Reputation: 22440
I've written a script in python with selenium to grab the Director
name and Phone
number from a webpage. When I execute my script I get the results like below which are in a single list:
['Director: Cheryl Hughley\nPhone: 661-421-5861\nEmail: [email protected]']
How can I parse only the name and the phone number on the fly from that site in separate fields like:
name: Cheryl Hughley
phone : 661-421-5861
This is what I tried that produces the result within a list (first example) above:
from selenium import webdriver
link ="https://www.nafe.com/bakersfield-nafe-network"

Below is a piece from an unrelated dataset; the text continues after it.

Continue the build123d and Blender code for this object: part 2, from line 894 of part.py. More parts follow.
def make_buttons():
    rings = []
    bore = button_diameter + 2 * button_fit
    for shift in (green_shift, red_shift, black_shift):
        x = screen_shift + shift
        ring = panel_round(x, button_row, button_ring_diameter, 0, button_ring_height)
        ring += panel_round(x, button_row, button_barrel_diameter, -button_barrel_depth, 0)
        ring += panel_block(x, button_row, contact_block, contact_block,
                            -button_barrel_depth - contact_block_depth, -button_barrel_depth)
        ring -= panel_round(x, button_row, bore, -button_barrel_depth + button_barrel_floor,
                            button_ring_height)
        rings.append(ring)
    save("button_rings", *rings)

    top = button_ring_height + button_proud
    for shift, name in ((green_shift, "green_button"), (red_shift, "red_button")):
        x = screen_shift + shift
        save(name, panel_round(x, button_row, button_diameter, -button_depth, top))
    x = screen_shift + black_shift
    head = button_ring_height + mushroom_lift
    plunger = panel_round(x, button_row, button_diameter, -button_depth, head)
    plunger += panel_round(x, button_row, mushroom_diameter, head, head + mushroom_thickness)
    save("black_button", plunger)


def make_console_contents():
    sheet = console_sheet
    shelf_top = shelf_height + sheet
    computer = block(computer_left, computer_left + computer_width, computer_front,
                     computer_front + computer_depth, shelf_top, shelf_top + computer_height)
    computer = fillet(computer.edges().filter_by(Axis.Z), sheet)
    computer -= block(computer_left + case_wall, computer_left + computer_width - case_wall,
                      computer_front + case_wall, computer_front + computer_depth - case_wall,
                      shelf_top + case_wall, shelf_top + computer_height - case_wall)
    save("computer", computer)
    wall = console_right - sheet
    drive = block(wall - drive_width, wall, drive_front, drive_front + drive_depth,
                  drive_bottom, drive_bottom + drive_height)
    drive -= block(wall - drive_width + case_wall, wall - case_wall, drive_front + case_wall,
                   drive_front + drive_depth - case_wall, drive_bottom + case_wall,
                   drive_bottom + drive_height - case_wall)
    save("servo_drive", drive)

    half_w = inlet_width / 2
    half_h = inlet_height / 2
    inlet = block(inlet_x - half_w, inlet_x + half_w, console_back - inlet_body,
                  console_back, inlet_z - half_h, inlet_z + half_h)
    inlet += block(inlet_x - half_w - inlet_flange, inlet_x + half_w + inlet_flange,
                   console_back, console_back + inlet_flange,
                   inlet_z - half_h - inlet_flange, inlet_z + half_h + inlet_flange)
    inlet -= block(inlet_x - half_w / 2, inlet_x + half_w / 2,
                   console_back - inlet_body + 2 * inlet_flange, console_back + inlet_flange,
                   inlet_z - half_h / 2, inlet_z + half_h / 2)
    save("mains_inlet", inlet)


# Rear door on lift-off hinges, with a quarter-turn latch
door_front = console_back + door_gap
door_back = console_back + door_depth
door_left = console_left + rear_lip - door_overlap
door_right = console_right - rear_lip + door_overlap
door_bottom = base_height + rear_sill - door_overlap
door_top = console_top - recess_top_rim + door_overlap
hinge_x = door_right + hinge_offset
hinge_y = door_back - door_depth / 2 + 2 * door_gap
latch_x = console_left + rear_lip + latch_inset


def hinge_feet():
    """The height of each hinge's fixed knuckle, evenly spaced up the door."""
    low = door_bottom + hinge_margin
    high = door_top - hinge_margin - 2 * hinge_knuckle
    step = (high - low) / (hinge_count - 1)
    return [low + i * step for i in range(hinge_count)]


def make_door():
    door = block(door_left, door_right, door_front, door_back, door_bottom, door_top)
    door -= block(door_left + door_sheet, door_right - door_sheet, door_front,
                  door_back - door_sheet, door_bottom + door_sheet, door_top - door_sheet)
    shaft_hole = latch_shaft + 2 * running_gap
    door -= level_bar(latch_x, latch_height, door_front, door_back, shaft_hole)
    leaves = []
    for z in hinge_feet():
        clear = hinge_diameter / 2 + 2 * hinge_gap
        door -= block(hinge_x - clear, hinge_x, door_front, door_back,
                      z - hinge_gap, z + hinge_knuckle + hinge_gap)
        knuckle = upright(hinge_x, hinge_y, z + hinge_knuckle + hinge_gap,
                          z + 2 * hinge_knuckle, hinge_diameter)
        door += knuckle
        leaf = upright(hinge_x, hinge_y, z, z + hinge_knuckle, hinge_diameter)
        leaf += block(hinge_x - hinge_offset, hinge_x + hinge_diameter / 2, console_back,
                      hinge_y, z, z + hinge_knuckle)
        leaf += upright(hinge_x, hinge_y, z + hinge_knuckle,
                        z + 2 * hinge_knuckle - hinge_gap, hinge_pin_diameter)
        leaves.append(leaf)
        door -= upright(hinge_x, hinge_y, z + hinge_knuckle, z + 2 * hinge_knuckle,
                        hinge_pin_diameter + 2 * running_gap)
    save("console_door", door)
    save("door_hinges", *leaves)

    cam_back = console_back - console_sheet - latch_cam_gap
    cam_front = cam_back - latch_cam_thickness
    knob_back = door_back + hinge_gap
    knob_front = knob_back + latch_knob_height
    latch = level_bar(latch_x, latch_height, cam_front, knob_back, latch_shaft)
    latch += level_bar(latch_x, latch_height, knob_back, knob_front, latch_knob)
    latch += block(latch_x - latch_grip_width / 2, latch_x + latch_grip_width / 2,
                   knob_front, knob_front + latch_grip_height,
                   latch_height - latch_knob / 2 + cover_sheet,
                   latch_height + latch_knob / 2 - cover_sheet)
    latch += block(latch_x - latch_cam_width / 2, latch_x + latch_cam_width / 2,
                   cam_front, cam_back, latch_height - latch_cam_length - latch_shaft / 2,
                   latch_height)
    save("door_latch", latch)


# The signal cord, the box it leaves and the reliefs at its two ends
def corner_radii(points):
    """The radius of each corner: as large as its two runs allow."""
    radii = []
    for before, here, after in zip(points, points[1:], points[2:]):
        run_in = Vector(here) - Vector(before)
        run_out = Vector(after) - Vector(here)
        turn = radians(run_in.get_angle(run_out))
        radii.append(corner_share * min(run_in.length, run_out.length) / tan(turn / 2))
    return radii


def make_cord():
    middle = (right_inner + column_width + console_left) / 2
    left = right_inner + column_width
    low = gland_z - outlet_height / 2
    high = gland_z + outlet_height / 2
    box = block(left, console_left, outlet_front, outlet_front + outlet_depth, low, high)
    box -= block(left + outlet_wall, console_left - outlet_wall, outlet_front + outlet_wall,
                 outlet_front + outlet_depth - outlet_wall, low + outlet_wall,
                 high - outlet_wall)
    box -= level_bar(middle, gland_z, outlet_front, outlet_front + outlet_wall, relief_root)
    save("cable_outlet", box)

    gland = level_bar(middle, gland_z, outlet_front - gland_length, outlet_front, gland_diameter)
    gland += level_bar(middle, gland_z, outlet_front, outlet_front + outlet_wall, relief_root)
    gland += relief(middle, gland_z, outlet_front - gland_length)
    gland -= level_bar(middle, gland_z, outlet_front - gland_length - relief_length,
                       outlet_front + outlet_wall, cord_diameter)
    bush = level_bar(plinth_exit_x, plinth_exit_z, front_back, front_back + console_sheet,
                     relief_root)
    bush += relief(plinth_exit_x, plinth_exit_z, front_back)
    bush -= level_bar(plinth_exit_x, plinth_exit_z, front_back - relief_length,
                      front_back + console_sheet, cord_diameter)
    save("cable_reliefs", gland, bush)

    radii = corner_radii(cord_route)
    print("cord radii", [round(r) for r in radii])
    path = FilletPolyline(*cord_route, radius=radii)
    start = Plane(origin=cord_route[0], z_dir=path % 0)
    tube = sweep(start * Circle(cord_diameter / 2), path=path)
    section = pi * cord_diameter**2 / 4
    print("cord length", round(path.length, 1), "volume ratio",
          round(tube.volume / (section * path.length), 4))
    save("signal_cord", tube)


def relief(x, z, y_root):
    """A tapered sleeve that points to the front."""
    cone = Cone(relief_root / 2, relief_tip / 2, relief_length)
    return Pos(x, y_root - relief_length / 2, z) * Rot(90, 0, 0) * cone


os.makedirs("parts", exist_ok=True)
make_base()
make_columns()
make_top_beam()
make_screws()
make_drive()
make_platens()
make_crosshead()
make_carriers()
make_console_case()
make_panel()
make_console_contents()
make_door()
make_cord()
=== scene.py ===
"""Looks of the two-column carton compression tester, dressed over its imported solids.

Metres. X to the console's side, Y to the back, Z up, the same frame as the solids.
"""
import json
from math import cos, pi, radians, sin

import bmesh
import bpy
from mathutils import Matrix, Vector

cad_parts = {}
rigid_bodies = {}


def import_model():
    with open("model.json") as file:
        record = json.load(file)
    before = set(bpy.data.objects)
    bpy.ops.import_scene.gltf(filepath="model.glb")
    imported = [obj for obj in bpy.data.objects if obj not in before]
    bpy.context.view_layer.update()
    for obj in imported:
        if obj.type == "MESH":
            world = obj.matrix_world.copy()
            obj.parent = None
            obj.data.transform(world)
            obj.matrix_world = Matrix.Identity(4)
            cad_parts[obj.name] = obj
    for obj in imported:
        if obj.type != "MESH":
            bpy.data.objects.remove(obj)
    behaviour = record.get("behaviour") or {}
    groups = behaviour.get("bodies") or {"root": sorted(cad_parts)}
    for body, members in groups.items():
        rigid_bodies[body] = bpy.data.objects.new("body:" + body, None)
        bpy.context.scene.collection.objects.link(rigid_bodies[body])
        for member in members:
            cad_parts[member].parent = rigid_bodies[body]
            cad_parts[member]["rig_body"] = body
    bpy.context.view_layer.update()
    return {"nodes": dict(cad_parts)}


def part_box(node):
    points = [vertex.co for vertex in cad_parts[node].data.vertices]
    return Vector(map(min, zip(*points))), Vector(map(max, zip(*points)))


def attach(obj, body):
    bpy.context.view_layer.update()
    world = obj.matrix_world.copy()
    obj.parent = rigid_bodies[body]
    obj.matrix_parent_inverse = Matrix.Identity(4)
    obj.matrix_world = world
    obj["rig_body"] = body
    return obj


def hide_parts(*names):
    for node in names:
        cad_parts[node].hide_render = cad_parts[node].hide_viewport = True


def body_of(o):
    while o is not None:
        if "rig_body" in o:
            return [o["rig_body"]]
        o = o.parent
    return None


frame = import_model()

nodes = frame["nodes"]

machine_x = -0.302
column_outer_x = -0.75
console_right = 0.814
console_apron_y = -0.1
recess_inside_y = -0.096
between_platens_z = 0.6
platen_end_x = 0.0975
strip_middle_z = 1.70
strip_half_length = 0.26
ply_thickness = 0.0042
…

def search_info(driver,url):
driver.get(url)
info = [item.text.strip() for item in driver.find_elements_by_css_selector(".markdown p") if "Phone" in item.text]
print(f'{info}')
if __name__ == '__main__':
driver = webdriver.Chrome()
try:
search_info(driver,link)
finally:
driver.quit()
I do not wish to process the result after they are parsed; rather, I wish to get them on the fly. Will regex be a good option here? Thanks.
Upvotes: 1
Views: 42
Reputation: 52665
You can try below solution:
info = [driver.execute_script("return arguments[0].childNodes[arguments[1]].textContent;", item, index).strip() for index in [0, 2] for item in driver.find_elements_by_css_selector(".markdown p") if "Phone" in item.text]
to get output
['Director: Cheryl Hughley', 'Phone: 661-421-5861']
or
info = [driver.execute_script("return arguments[0].childNodes[arguments[1]].textContent;", item, index).split(": ")[-1].strip() for index in [0, 2] for item in driver.find_elements_by_css_selector(".markdown p") if "Phone" in item.text]
to get
['Cheryl Hughley', '661-421-5861']
Upvotes: 1